--- Directions for this task ---
Up to and including the line containing "return edge.x +", please reproduce the lines of the listing below, starting from the top.

(Entries with model source code)
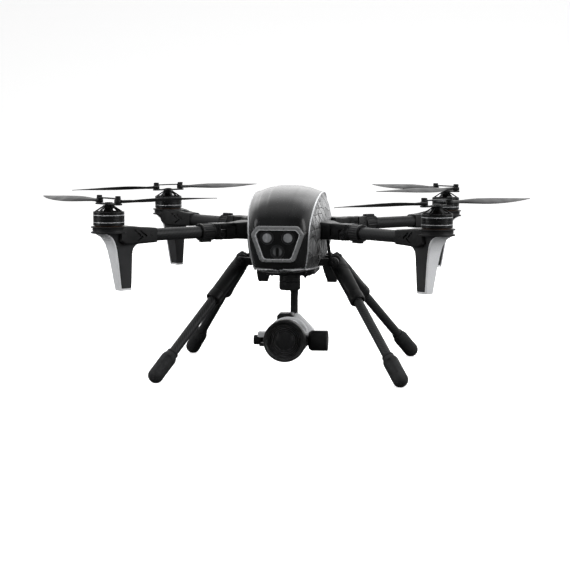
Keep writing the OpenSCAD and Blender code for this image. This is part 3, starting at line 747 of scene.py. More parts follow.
def side_x(y, z, near):
    """How far out the side cover stands at (y, z); near is the closest edge point and its distance."""
    edge, d = near
    full = between(SIDE_PLAN, y) * between(SIDE_RISE, z) * HALF_W / DRAWN_HALF_W
    return edge.x + (max(full, edge.x) - edge.x) * (1 - (1 - min(d / 34, 1)) ** 2.2)


def nearest_edge(y, z):
    """The closest point of the side cover's edge to (y, z), and its distance."""
    best = None
    for i, a in enumerate(EDGE):
        b = EDGE[(i + 1) % len(EDGE)]
        s, q = Vector((b.y - a.y, b.z - a.z)), Vector((y - a.y, z - a.z))
        t = max(0, min(1, q.dot(s) / max(s.dot(s), 1e-9)))
        d = (q - s * t).length
        if best is None or d < best[1]:
            best = (a.lerp(b, t), d)
    return best


def inside(loop, q):
    """Whether the point q is inside the closed loop."""
    hit = False
    for a, b in zip(loop, loop[1:] + loop[:1]):
        if (a.y > q.y) != (b.y > q.y) and q.x < (b.x - a.x) * (q.y - a.y) / (b.y - a.y) + a.x:
            hit = not hit
    return hit


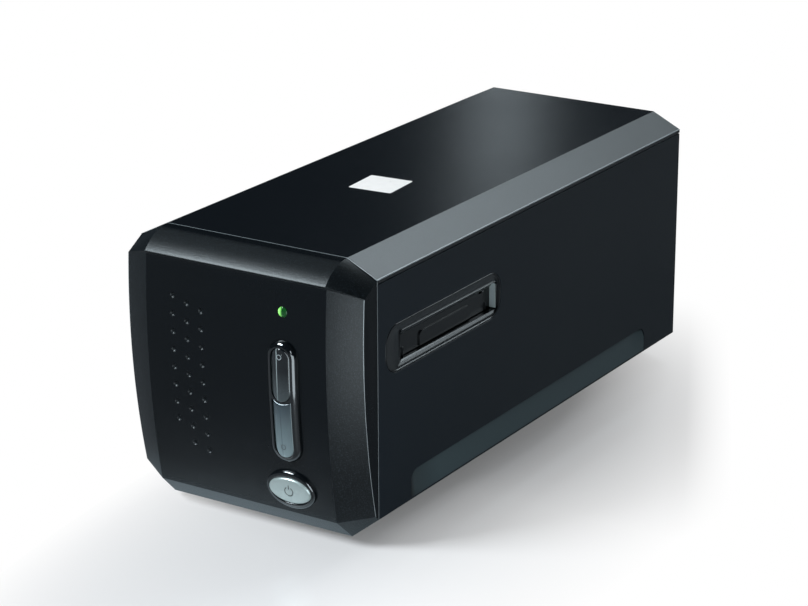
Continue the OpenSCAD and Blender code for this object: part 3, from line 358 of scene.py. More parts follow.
def hoop(name, rings):
    # a solid whose last ring joins its first, with no caps
    points = [p for ring in rings for p in ring]
    count = len(rings[0])
    last = (len(rings) - 1) * count
    faces = loftFaces(len(rings), count, caps=False)
    faces += [(last + i, last + (i + 1) % count, (i + 1) % count, i) for i in range(count)]
    return faceOutwards(meshOf(name, points, faces))


def mirrored(side, ring):
    return [(side * x, y, z) for x, y, z in ring]


def level(outline, w):
    return [(u, v, w) for u, v in outline]


def roundedRect(w, h, r, steps=12):
    # corners of a rounded rectangle, anticlockwise, as many points at each corner
    outline = []
    for quarter, (i, j) in enumerate(((1, 1), (-1, 1), (-1, -1), (1, -1))):
        for k in range(steps + 1):
            a = math.radians(90 * (quarter + k / steps))
            outline.append((i * (w / 2 - r) + r * math.cos(a), j * (h / 2 - r) + r * math.sin(a)))
    return outline


def oval(w, h, count=96):
    turns = [2 * math.pi * k / count for k in range(count)]
    return [(w / 2 * math.cos(a), h / 2 * math.sin(a)) for a in turns]


def inset(outline, d):
    # an outline moved inwards by d, point by point
    moved = []
    for i, (u, v) in enumerate(outline):
        before, after = outline[i - 1], outline[(i + 1) % len(outline)]
        du, dv = after[0] - before[0], after[1] - before[1]
        length = math.hypot(du, dv) or 1
        moved.append((u - d * dv / length, v + d * du / length))
    return moved


def quarterRound(edge, steps):
    # how far in, and how far above the edge's foot, each step of a rounded edge lies
    turns = [math.pi / 2 * k / steps for k in range(steps + 1)]
    return [(edge * (1 - math.cos(a)), edge * math.sin(a)) for a in turns]


def domeRings(outline, height, base, edge, steps, inner):
    # rings that climb from a base to a front whose height is height(u, v), with a rounded edge
    rings = [level(outline, base)]
    for d, rise in quarterRound(edge, steps):
        rim = inset(outline, d)
        rings.append([(u, v, height(u, v) - edge + rise) for u, v in rim])
    midU = sum(u for u, v in rim) / len(rim)
    midV = sum(v for u, v in rim) / len(rim)
    for k in range(1, inner):
        t = 1 - k / inner
        row = [(midU + t * (u - midU), midV + t * (v - midV)) for u, v in rim]
        rings.append([(u, v, height(u, v)) for u, v in row])
    return rings


def roundEdges(mesh, width, angle, segments=3, weld=0.002):
    # rounds every edge where two faces meet more sharply than the angle, in degrees
    work = bmesh.new()
    work.from_mesh(mesh)
    bmesh.ops.remove_doubles(work, verts=work.verts, dist=weld * mm)
    bmesh.ops.recalc_face_normals(work, faces=work.faces)
    sharp = [e for e in work.edges if len(e.link_faces) == 2 and e.calc_face_angle() > math.radians(angle)]
    bmesh.ops.bevel(work, geom=sharp, offset=width * mm, offset_type="OFFSET", segments=segments,
                    profile=0.5, affect="EDGES", clamp_overlap=True)
    work.to_mesh(mesh)
    work.free()


def joined(name, meshes):
    work = bmesh.new()
    for mesh in meshes:
        work.from_mesh(mesh)
    mesh = bpy.data.meshes.new(name)
    work.to_mesh(mesh)
    work.free()
    return mesh


def cut(mesh, cutters, thickness=0):
    # mesh less the cutters; a thickness makes an open sheet a shell first
    piece = objectOf("rough", mesh)
    tool = objectOf("cutter", joined("cutter", cutters))
    if thickness:
        shell = piece.modifiers.new("shell", "SOLIDIFY")
        shell.thickness = thickness * mm
        shell.offset = -1
        shell.use_even_offset = True
    less = piece.modifiers.new("less", "BOOLEAN")
    less.object = tool
    less.operation = "DIFFERENCE"
    less.solver = "EXACT"
    bpy.context.view_layer.update()
    shaped = piece.evaluated_get(bpy.context.evaluated_depsgraph_get())
    made = bpy.data.meshes.new_from_object(shaped)
    bpy.data.objects.remove(piece)
    bpy.data.objects.remove(tool)
    return made


def smooth(mesh):
    for face in mesh.polygons:
        face.use_smooth = True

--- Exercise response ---
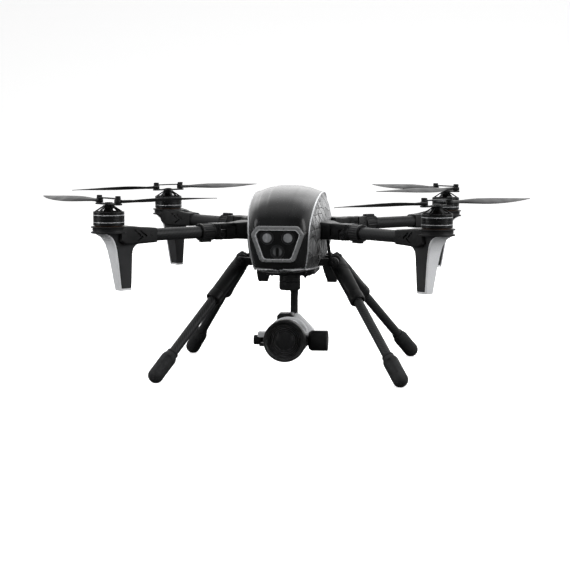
Keep writing the OpenSCAD and Blender code for this image. This is part 3, starting at line 747 of scene.py. More parts follow.
def side_x(y, z, near):
    """How far out the side cover stands at (y, z); near is the closest edge point and its distance."""
    edge, d = near
    full = between(SIDE_PLAN, y) * between(SIDE_RISE, z) * HALF_W / DRAWN_HALF_W
    return edge.x + (max(full, edge.x) - edge.x) * (1 - (1 - min(d / 34, 1)) ** 2.2)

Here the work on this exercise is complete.